Many rental scams in Singapore start with impersonation. A scammer may claim to be an agent, borrow a real agent’s name, and send convincing screenshots of credentials or business cards. But copied details are easy to manufacture, and polished messaging proves nothing. What matters is whether the phone number you are speaking to matches the official record for the agent. This is a critical difference because names and registration numbers can be lifted from genuine professionals, while contact numbers are harder to fake when you check them properly. If the phone number does not match what is on the register, treat that as a stop sign, no matter how believable the person sounds.

Verification should then extend to the property and the landlord, not just the person pitching the deal. A listing is marketing, and photos can be recycled from legitimate advertisements. Your goal is to confirm that the person requesting payment has the authority to rent out the unit. Where possible, use official ownership or title information to reconcile the identity of the landlord with the property. Scammers typically resist this kind of traceable verification, not because it is unreasonable, but because it threatens their timeline.

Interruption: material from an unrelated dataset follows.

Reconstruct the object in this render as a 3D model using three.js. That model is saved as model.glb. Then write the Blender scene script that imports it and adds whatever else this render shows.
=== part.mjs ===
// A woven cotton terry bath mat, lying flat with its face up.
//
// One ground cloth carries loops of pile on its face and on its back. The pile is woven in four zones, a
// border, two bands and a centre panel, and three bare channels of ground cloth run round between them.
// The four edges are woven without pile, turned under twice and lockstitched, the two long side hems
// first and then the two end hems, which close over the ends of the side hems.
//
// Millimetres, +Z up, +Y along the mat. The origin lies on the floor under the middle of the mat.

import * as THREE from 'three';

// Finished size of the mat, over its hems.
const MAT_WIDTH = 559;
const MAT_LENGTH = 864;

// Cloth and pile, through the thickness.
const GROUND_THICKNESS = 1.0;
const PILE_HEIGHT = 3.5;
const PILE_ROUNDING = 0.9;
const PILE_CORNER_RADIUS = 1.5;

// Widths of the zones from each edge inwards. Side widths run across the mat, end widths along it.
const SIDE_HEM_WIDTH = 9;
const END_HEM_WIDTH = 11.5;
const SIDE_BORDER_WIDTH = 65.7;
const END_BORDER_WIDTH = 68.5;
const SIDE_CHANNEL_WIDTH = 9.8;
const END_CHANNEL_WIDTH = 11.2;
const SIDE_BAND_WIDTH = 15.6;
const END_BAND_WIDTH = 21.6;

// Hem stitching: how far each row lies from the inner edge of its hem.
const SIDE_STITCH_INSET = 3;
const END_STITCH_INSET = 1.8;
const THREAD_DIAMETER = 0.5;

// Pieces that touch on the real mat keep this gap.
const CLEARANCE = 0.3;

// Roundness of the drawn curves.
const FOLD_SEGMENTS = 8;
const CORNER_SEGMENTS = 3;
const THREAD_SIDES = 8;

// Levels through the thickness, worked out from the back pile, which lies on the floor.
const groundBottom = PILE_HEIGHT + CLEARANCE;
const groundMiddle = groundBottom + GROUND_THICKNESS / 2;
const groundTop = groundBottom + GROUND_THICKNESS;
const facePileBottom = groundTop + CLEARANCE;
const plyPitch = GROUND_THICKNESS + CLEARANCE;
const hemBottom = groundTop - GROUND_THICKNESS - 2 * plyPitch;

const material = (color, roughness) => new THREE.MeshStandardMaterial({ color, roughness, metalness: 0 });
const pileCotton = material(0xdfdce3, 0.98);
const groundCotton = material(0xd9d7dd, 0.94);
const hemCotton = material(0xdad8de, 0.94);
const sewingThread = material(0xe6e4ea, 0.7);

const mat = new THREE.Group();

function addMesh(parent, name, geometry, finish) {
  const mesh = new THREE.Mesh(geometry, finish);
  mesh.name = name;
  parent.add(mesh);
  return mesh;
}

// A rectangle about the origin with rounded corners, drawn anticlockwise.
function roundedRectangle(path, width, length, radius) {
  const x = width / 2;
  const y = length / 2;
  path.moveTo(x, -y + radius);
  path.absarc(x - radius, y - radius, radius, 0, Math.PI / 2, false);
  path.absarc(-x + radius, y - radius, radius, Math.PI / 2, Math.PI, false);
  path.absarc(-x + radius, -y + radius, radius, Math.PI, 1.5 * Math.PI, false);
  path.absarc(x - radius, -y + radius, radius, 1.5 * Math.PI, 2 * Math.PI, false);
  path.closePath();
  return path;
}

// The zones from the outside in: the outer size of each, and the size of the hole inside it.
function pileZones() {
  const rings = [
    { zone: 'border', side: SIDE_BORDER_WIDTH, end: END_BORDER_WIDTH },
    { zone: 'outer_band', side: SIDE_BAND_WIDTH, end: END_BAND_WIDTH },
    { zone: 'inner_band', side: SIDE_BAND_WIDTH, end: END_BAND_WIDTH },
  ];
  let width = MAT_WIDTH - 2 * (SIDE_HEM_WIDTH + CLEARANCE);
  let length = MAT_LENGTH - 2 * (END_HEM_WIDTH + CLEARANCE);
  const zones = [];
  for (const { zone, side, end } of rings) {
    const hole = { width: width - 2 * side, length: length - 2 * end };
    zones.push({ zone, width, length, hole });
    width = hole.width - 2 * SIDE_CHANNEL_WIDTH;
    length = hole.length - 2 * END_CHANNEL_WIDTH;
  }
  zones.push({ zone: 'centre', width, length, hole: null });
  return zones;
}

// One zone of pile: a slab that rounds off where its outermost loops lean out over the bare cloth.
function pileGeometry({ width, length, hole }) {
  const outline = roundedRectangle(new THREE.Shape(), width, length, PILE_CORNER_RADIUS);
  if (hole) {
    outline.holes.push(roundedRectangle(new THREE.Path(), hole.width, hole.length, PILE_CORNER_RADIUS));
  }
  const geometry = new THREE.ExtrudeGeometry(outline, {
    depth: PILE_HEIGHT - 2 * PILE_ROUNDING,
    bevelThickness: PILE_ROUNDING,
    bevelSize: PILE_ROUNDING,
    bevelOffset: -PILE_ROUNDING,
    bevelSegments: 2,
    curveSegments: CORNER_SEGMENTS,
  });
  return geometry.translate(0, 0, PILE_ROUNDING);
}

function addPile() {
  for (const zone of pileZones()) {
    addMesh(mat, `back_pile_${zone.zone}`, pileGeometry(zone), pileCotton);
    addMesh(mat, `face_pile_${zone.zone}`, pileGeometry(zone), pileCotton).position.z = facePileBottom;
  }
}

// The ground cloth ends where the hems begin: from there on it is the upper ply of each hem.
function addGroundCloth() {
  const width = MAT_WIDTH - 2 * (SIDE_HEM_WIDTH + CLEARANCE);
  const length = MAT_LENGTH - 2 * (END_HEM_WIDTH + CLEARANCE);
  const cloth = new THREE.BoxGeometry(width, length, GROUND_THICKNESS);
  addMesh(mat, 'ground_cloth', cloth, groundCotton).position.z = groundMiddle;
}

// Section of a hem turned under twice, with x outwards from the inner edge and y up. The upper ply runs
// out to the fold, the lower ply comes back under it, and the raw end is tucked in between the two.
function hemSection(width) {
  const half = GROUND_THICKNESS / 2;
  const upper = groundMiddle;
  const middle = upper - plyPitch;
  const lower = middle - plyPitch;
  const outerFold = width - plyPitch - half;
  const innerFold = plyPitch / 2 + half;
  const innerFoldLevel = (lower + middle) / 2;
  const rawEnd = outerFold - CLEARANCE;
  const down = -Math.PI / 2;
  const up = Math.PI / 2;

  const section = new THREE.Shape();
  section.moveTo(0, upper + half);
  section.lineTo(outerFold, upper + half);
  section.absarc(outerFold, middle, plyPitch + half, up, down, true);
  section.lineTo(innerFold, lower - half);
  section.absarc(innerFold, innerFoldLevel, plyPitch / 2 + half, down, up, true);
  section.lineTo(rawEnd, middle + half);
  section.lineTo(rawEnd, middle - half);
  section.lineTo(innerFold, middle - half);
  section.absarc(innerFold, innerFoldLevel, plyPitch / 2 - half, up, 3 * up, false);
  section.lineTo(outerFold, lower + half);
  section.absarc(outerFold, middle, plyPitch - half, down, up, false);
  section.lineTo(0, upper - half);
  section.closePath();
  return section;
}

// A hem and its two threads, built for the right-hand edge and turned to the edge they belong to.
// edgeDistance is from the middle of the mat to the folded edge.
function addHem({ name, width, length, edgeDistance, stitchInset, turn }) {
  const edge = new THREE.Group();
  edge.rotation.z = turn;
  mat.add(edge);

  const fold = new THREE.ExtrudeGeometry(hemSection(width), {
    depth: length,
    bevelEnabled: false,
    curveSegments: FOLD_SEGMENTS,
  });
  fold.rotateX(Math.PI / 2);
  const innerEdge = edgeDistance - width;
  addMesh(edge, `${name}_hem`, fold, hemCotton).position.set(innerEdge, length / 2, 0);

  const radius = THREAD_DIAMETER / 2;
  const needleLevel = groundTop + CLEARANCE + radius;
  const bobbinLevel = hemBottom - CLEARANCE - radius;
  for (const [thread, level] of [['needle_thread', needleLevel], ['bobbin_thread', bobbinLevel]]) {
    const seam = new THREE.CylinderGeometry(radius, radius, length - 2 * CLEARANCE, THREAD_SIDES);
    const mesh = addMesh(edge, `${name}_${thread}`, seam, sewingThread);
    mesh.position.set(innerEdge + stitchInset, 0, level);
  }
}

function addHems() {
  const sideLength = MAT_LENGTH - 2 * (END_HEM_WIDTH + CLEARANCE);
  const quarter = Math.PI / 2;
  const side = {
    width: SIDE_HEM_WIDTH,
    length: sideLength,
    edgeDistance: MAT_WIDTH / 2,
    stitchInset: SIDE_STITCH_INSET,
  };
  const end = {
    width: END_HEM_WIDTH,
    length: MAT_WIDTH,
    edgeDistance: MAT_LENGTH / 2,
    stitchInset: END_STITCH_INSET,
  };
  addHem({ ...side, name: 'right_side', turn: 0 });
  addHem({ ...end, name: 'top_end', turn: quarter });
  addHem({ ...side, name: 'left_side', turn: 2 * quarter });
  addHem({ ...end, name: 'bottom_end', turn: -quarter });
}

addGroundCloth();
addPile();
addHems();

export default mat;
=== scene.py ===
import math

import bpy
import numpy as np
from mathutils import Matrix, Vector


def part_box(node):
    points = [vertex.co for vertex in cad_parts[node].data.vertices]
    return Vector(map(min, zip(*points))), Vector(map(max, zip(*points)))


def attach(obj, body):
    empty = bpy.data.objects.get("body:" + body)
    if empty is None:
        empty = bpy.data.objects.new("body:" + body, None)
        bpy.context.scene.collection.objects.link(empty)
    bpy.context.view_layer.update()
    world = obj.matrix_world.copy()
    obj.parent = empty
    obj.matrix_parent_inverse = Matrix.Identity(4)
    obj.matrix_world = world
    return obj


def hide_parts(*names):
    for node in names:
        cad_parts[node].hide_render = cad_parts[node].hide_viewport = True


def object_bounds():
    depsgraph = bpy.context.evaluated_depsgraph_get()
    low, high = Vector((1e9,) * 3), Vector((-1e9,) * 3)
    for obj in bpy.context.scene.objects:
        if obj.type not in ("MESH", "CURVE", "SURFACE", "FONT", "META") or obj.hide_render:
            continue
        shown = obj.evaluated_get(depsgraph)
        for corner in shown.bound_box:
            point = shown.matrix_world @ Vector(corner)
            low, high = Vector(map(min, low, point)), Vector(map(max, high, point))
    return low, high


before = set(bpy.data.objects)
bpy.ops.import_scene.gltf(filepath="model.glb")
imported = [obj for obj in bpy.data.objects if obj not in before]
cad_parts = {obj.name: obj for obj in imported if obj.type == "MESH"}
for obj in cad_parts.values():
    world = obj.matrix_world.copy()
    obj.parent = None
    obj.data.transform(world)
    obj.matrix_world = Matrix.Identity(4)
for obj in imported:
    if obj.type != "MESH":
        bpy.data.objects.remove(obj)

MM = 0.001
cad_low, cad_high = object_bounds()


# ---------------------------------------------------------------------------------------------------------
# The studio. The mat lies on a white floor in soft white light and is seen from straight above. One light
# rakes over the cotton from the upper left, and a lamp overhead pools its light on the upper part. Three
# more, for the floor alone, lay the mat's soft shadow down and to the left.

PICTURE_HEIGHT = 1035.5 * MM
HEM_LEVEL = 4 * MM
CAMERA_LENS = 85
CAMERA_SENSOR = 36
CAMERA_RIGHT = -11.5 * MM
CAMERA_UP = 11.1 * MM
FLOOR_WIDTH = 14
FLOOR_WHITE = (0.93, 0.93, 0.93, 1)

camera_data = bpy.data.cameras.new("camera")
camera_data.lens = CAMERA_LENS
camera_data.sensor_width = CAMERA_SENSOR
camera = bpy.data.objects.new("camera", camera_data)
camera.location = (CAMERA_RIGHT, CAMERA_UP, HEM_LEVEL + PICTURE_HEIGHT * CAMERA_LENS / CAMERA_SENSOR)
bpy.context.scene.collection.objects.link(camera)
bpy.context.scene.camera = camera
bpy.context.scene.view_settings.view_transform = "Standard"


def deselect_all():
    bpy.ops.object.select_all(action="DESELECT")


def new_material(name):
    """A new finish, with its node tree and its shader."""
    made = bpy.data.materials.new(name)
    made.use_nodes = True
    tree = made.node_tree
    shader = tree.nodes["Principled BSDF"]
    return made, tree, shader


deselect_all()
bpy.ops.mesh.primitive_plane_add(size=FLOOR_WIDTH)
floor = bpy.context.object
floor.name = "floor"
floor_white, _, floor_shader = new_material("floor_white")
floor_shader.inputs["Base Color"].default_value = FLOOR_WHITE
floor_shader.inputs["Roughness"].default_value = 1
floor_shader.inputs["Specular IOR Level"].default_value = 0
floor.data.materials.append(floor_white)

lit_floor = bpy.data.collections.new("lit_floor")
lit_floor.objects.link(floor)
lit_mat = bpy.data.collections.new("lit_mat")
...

It also helps to use Singapore’s rental rules as a reality check. Scams and illegal arrangements often share the same feature: they promise flexibility that does not match how renting is actually governed. For private residential properties, short stays are not allowed and minimum stay rules apply. For HDB flats, the minimum rental period is longer, and short-term renting is not permitted. When a listing offers weekly stays, strange “trial” periods, or an arrangement that seems designed to avoid paperwork, you are not looking at a clever workaround. You are looking at elevated risk, either because the unit is being rented out improperly or because the listing exists mainly to collect deposits.

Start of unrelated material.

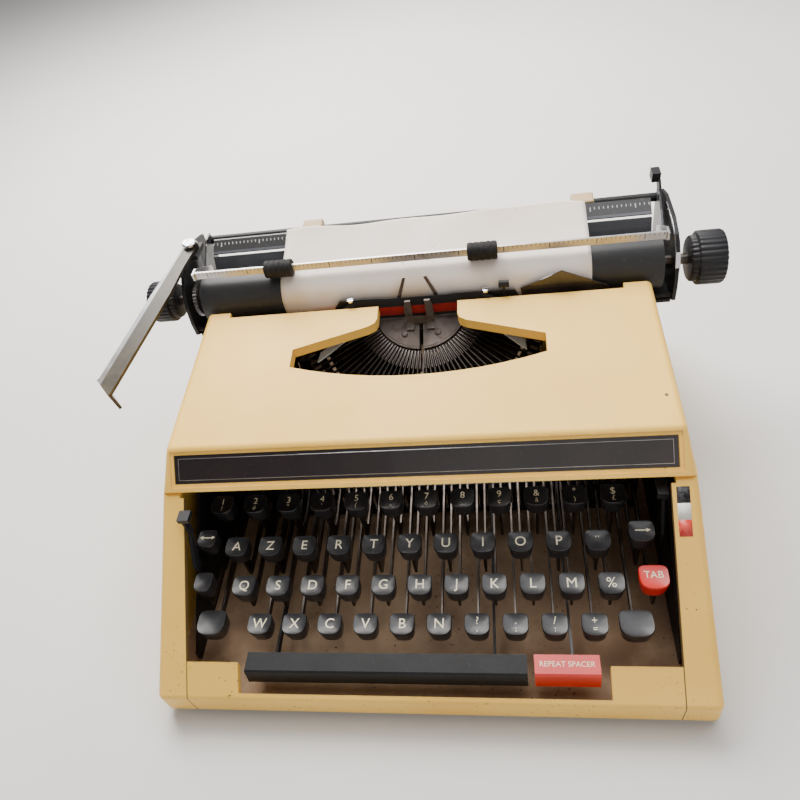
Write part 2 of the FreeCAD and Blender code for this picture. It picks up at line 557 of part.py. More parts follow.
def carriage():
    """Carriage plate, ends, platen, rollers, paper table, margins, bail and levers."""
    under = "carriage_z"
    deck = f"{under} + carriage_thickness"
    plate = box("-plate_x", "carriage_front_y", under, "plate_x", "carriage_back_y", deck)
    notches = pattern(body("XZ", [("0", "84.2"), ("1.27", "85.6"), ("2.54", "84.2")], "10",
                           middle=True, at=("-129.54", "99", 0)), "X_Axis", "2.54", "102")
    rack = cut(box("-130", "97.5", "84.4", "130", "100.5", under), notches)
    node("carriage_plate", group(plate, rack))

    crescent = [("64.4", "92"), ("64.4", "101"), ("66.6", "112"), ("71", "121"), ("78", "127.4"),
                ("90", "131"), ("112", "131"), ("124", "127"), ("124", "118"), ("108", "111"),
                ("98", "102"), ("95", under), ("70", under)]
    bearing = [("platen_y", "platen_z", "shaft_radius + running_gap")]
    left = body("YZ", crescent, "plate_thickness", holes=bearing,
                at=("-plate_x - plate_thickness", 0, 0))
    shelf = cut(box("-plate_x - plate_thickness", "91", "130.5", "-136.8", "105", "lever_z - 1"),
                rod("1.9", "10", "Z", "lever_pivot_x", "lever_pivot_y", "128"))
    right = body("YZ", crescent, "plate_thickness", holes=bearing, at=("plate_x", 0, 0))
    node("end_plates", group(fuse(left, shelf), right))

    left_end = "-platen_half_length"
    rubber = cut(rod("platen_radius", "2 * platen_half_length + 4", "X", left_end, "platen_y",
                     "platen_z"),
                 rod("core_radius", "400", "X", "-200", "platen_y", "platen_z"))
    node("platen", rubber)
    core = cut(rod("core_radius", "2 * platen_half_length + 4", "X", left_end, "platen_y",
                   "platen_z"),
               rod("shaft_radius", "400", "X", "-200", "platen_y", "platen_z"))
    shaft = rod("shaft_radius", "2 * 164", "X", "-164", "platen_y", "platen_z")
    node("platen_core", group(core, shaft))
    knobs = []
    for start, length, radius in (("-knob_end_x", "17.5", "left_knob_radius"),
                                  ("knob_end_x - 18.5", "18.5", "right_knob_radius")):
        knob = rod(radius, length, "X", start, "platen_y", "platen_z")
        knob = rounded(knob, "knob_round", lambda edge: edge.Closed)
        knobs.append(cut(knob, rod("shaft_radius", "328", "X", "-164", "platen_y", "platen_z")))
    node("platen_knobs", group(*knobs))
    ratchet = star(30, size("ratchet_tip"), size("ratchet_tip") - 1.1, 2.4, "shaft_radius", "X",
                   "-139.8", "platen_y", "platen_z")
    node("line_ratchet", ratchet)

    for name, side in (("front", "-"), ("rear", "")):
        y, z = f"platen_y {side or '+'} feed_offset_y", "platen_z - feed_offset_z"
        rollers = [rod("feed_radius", "34", "X", x, y, z) for x in ("-112", "-17", "78")]
        node(f"feed_rollers_{name}", fuse(rod("feed_shaft_radius", "2 * 143.7", "X", "-143.7", y, z),
                                          *rollers))

    sheet_side = [("96.2", deck), ("96.2", "113"), ("101.4", "123.8"), ("102.8", "123.1"),
                  ("97.8", "112.6"), ("97.8", deck)]
    table = body("YZ", sheet_side, "268", at=("-132", 0, 0))
    scale_side = [("102.6", "125.2"), ("110.6", "130"), ("111.8", "130"), ("111.8", "122"),
                  ("110.4", "122"), ("110.4", "128.3"), ("103.4", "124")]
    scale = body("YZ", scale_side, "268", at=("-132", 0, 0))
    hinge = [("bail_pivot_y", "bail_pivot_z", "1.55")]
    side = [("94", deck), ("114", deck), ("119", "122"), ("119", "130.6"), ("111", "130.6"),
            ("94", "120")]
    brackets = [body("YZ", side, "1.2", holes=hinge, at=(x, 0, 0)) for x in ("-137.8", "140.6")]
    node("paper_table", group(table, scale, *brackets))
    node("margin_rail", rod("margin_rail_radius", "277.2", "X", "-136.6", "margin_rail_y",
                            "margin_rail_z"))
    for name in ("left", "right"):
        x = f"{name}_stop_x"
        block = box(f"{x} - stop_width / 2", "113.4", "119.8", f"{x} + stop_width / 2", "123.4",
                    "130.4")
        hole = rod("margin_rail_radius + running_gap", "300", "X", "-150", "margin_rail_y",
                   "margin_rail_z")
        node(f"margin_stop_{name}", cut(rounded(block, "stop_round", lambda edge: True), hole))

    bar = box("-136", "bail_y - 0.6", "bail_z - 2.3", "140", "bail_y + 0.6", "bail_z + 2.3")
    arm_side = [("bail_y - 2", "bail_z - 2.3"), ("bail_y - 2", "bail_z + 2.3"),
                ("bail_y + 4", "bail_z + 2.3"), ("bail_pivot_y + 3", "bail_pivot_z + 3"),
                ("bail_pivot_y + 3", "bail_pivot_z - 3"), ("bail_pivot_y - 2", "bail_pivot_z - 3")]
    arms = [body("YZ", arm_side, "1.2", at=(x, 0, 0)) for x in ("-136", "138.8")]
    pins = [rod("1.5", "1.8", "X", x, "bail_pivot_y", "bail_pivot_z") for x in ("-137.8", "140")]
    node("bail_bar", fuse(bar, *arms, *pins))
    for name in ("left", "right"):
        x = f"{name}_roller_x - bail_roller_length / 2"
        roller = rounded(rod("bail_roller_radius", "bail_roller_length", "X", x, "bail_y", "bail_z"),
                         "roller_round", lambda edge: edge.Closed)
        node(f"bail_roller_{name}", cut(roller, rod("2.45", "40", "X", f"{x} - 5", "bail_y",
                                                    "bail_z")))

    handle = body("XY", [("-4.6", "2"), ("-3", "4.6"), ("3", "4.6"), ("4.6", "2"), ("4.6", "-20"),
                         ("6", "-40"), ("6", "-115"), ("-6.4", "-106"), ("-6", "-40"),
                         ("-4.6", "-20")], "return_thickness", holes=[("0", "0", "2.55")])
    paddle = body("XY", [("6", "-115"), ("-6.4", "-106"), ("-7.4", "-107.4"), ("5", "-116.4")],
                  "13")
    place(paddle, 0, 0, "return_thickness - 13")
    lever = fuse(handle, paddle)
    lever.Placement = FreeCAD.Placement(V(), FreeCAD.Rotation(size("lever_yaw"), 0,
                                                              size("lever_droop")))
    place(lever, "lever_pivot_x", "lever_pivot_y", "lever_z")
    node("return_lever", lever)
    node("return_lever_screw", fuse(rod("1.9", "9.6", "Z", "lever_pivot_x", "lever_pivot_y",
                                        "lever_z - 4.8"),
                                    rod("4.6", "2", "Z", "lever_pivot_x", "lever_pivot_y",
                                        "lever_z + 2.9")))

    stalk = [("105", "115"), ("105", "121"), ("122", "134"), ("127", "134"), ("127", "130"),
             ("111", "115")]
    node("paper_release_lever", fuse(body("YZ", stalk, "1.3", at=("142", 0, 0)),
                                     box("138.4", "123.6", "132", "143.3", "131", "137.6")))
    selector = [("94", "104"), ("92", "110"), ("99", "128.6"), ("106", "128.6"), ("100", "104")]
    node("line_space_selector", body("YZ", selector, "1", at=("-142.8", 0, 0)))
    tab = [("98", "93"), ("98", "101"), ("116", "106"), ("116", "100"), ("104", "93")]
    node("carriage_release_levers", group(*[body("YZ", tab, "1.6", at=(x, 0, 0))
                                            for x in ("-148.2", "146.6")]))
    paper()


def paper():
    """A sheet wound round the front of the platen and laid back over the paper table."""
    y, z = size("platen_y"), size("platen_z")
    inner = size("platen_radius") + size("paper_gap")
    outer = inner + size("paper_thickness")
    top_y, top_z = size("paper_top_y") - y, size("paper_top_z") - z

    def side(radius, rise):
        reach = math.hypot(top_y, top_z + rise)
        touch = math.atan2(top_z + rise, top_y) + math.acos(radius / reach)
        begin, middle = math.radians(size("paper_start")), math.radians(size("paper_middle"))
        spots = [V(0, y + radius * math.cos(a), z + radius * math.sin(a))
                 for a in (begin, middle, touch)]
        return spots, V(0, y + top_y, z + top_z + rise)

    low, low_end = side(inner, 0)
    high, high_end = side(outer, size("paper_thickness"))
    edges = [Part.Arc(*low).toShape(), Part.LineSegment(low[2], low_end).toShape(),
             Part.LineSegment(low_end, high_end).toShape(),
             Part.LineSegment(high_end, high[2]).toShape(), Part.Arc(*reversed(high)).toShape(),
             Part.LineSegment(high[0], low[0]).toShape()]
    face = Part.Face(Part.Wire(edges))
    made = doc.addObject("Part::Feature", "Paper")
    made.Shape = face.extrude(V(size("paper_right_x") - size("paper_left_x"), 0, 0))
    place(made, "paper_left_x", 0, 0)
    node("paper_sheet", made)


def cover():
    """The lift-off top cover with its type opening, and the name panel."""
    def hull(side, inset):
        profile = body("YZ", side, "300", middle=True)
        wide, narrow = f"cover_low_half_width - {inset}", f"cover_high_half_width - {inset}"
        ends = body("XZ", [(f"-({wide})", "70"), (wide, "70"), (narrow, "cover_back_z + 2"),
                           (f"-({narrow})", "cover_back_z + 2")], "300", middle=True)
        return common(profile, ends)

    seam = "body_top_z + 0.5"
    side = [("cover_front_y + 1.4", seam), ("cover_front_y", "cover_front_z"), ("ridge_y", "ridge_z"),
            ("cover_end_back_y", "cover_back_z + 0.3"), ("cover_end_back_y", seam)]
    outer = rounded(hull(side, "0"), "cover_round", lambda e: on_cover_shoulder(e))
    inner = hull([("cover_front_y + 4.6", "70"), ("cover_front_y + 4.6", "cover_front_z + 0.6"),
                  ("ridge_y + 1.4", "ridge_z - cover_wall - 0.4"),
                  ("cover_end_back_y - cover_wall", "cover_back_z - cover_wall"),
                  ("cover_end_back_y - cover_wall", "70")], "cover_wall")

    def opening(spare):
        half, gap = f"(opening_half_width + {spare})", f"(tongue_half_gap + {spare})"
        arc = []
        for k in range(-6, 7):
            x = f"{half} * {k} / 6"
            arc.append((x, f"opening_front_y - {spare} + opening_arc_radius"
                           f" - sqrt(opening_arc_radius ^ 2 - ({x}) ^ 2)"))
        back = f"(opening_corner_y + {spare})"
        tips = [(half, back), (f"{gap} + 5", f"tongue_y - 0.8 + {spare} * 0.8"),
                (f"{gap} + 1.2", "tongue_y + 1.6"), (gap, "tongue_y + 5"),
                (gap, "cover_end_back_y + 3")]
        other = [(f"-({x})", y) for x, y in reversed(tips)]
        return body("XY", arc + tips + other, "60", at=(0, 0, "80"))

    thick = hull([("-20", "100"), ("-20", "ridge_z + 1.38"), ("cover_back_y", "cover_back_z"),
                  ("cover_back_y", "cover_back_z - 6"), ("-20", "96.5")], "3")
    rim = common(thick, opening("2"))
    shell = cut(outer, inner, box("-cover_end_x", "cover_back_y", "70", "cover_end_x",
                                  "cover_end_back_y + 2", "120"))
    joined = cut(fuse(shell, rim), opening("0"), panel_block("-3", "0.7", "2.2"),
                 panel_block("-3", "panel_depth", "0.3"))
    node("top_cover", joined)
    node("name_panel", panel_block("panel_depth - panel_thickness", "panel_depth", "0"))


def panel_block(high, low, spare):
    """A strip let into the cover's leaning front face, between two depths."""
    run, rise = "(ridge_y - cover_front_y)", "(ridge_z - cover_front_z)"
    length = f"sqrt({run} ^ 2 + {rise} ^ 2)"

    def corner(along, depth):
        y = f"cover_front_y + (({along}) * {run} + ({depth}) * {rise}) / {length}"
        z = f"cover_front_z + (({along}) * {rise} - ({depth}) * {run}) / {length}"
        return y, z

    start, end = f"panel_low - {spare}", f"panel_high + {spare}"
    side = [corner(start, low), corner(end, low), corner(end, high), corner(start, high)]
    width = f"2 * (panel_half_width + {spare})"
    return body("YZ", side, width, middle=True)


def on_cover_shoulder(edge):
    """The ridge, the long side edges of the top and the leaning ends of the front."""
    span = edge.BoundBox
    if span.ZMin < size("cover_front_z") - 12 or span.ZMax < size("ridge_z") - 1:
        return False
    across = span.XLength > 200 and abs(span.YMin - size("ridge_y")) < 1
    at_side = span.XMin > 120 or span.XMax < -120
    return across or (at_side and span.YLength > 10)


for build in (casing, frame, keys, typebasket, ribbon_parts, inside_works, carriage, cover):
    build()

doc.recompute()
os.makedirs("parts", exist_ok=True)
for item in doc.Objects:
    if "Invalid" in item.State or "Error" in item.State:
        used = [other.Label for other in item.InListRecursive]
        raise RuntimeError(f"{item.Name} of {used} failed: {item.getStatusString()}")
for item in nodes:
    if item.Shape.isNull() or not item.Shape.isValid():
        raise RuntimeError(f"{item.Label} has no valid shape")
for item in nodes:
    item.Shape.exportStep(f"parts/{item.Label}.step")
    print(item.Label, len(item.Shape.Solids), round(item.Shape.Volume, 1))
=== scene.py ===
import math

import bpy
from mathutils import Matrix, Vector


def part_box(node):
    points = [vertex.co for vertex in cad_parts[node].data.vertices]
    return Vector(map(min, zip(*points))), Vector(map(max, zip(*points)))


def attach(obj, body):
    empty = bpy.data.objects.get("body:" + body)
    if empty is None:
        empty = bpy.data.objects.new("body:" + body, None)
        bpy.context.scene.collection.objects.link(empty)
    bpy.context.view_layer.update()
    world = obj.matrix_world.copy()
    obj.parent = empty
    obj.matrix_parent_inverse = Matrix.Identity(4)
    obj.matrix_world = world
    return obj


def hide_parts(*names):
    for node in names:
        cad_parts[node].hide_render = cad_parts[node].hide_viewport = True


# The looks of a portable typewriter.  Lengths are written in millimetres and turned to metres by MM.

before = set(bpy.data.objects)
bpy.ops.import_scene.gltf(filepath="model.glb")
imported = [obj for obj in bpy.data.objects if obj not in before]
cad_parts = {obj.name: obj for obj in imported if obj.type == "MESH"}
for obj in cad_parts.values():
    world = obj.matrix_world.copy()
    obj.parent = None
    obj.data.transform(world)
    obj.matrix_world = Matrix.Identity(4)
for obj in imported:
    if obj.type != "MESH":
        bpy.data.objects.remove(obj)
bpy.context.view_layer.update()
MM = 0.001
scene = bpy.context.scene


# ---------------------------------------------------------------- meshes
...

Payment is where most losses happen, and this is where tenants need the firmest boundaries. A scammer will frame payment as a harmless reservation tool: a “good faith” deposit, a booking fee, a fee to schedule a viewing, or an urgent transfer to stop someone else from taking the unit. A safer mindset is to treat payment as a contract event, not a pre-condition for basic access. Money should move only after identities are verified, the unit’s rental terms make sense within local rules, and the agreement is ready to be executed in a documented way. The more someone tries to flip that order, asking you to pay first and confirm later, the more likely it is that they are trying to keep you out of the protections that legitimate renting naturally provides.

It is worth paying attention to pressure tactics, not because urgency always signals a scam, but because urgency is central to how scams work. Scammers compress your decision window on purpose. They may claim there are many interested tenants, insist that the unit will be gone by tonight, or suggest that asking too many questions will cause you to “lose the deal.” In a genuine transaction, reasonable verification is normal. A legitimate landlord or registered agent may prefer a quick decision, but they do not need you to ignore due diligence to close a tenancy.

Even careful tenants can get caught when they are tired, stressed, or trying to secure housing on a deadline. If you suspect something is off before you pay, treat that feeling as a cue to pause and verify again, not as something to override. If you have already transferred money, act quickly. Contact your bank immediately to see whether anything can be stopped or traced, and make a police report as soon as possible. The faster you move, the better your chance of limiting damage and preserving details that can support an investigation.

At its core, protecting yourself from rental scams is about refusing to be rushed out of the verification steps that make renting legitimate in the first place. When you consistently check identities through official records, confirm that the landlord has the right to rent out the unit, ensure the rental arrangement fits Singapore’s rules, and only pay when documentation is ready, you become much harder to target. In a market where scammers look for speed, uncertainty, and emotion, a tenant who can calmly say “not yet, I need to verify first” is often the one who stays safe.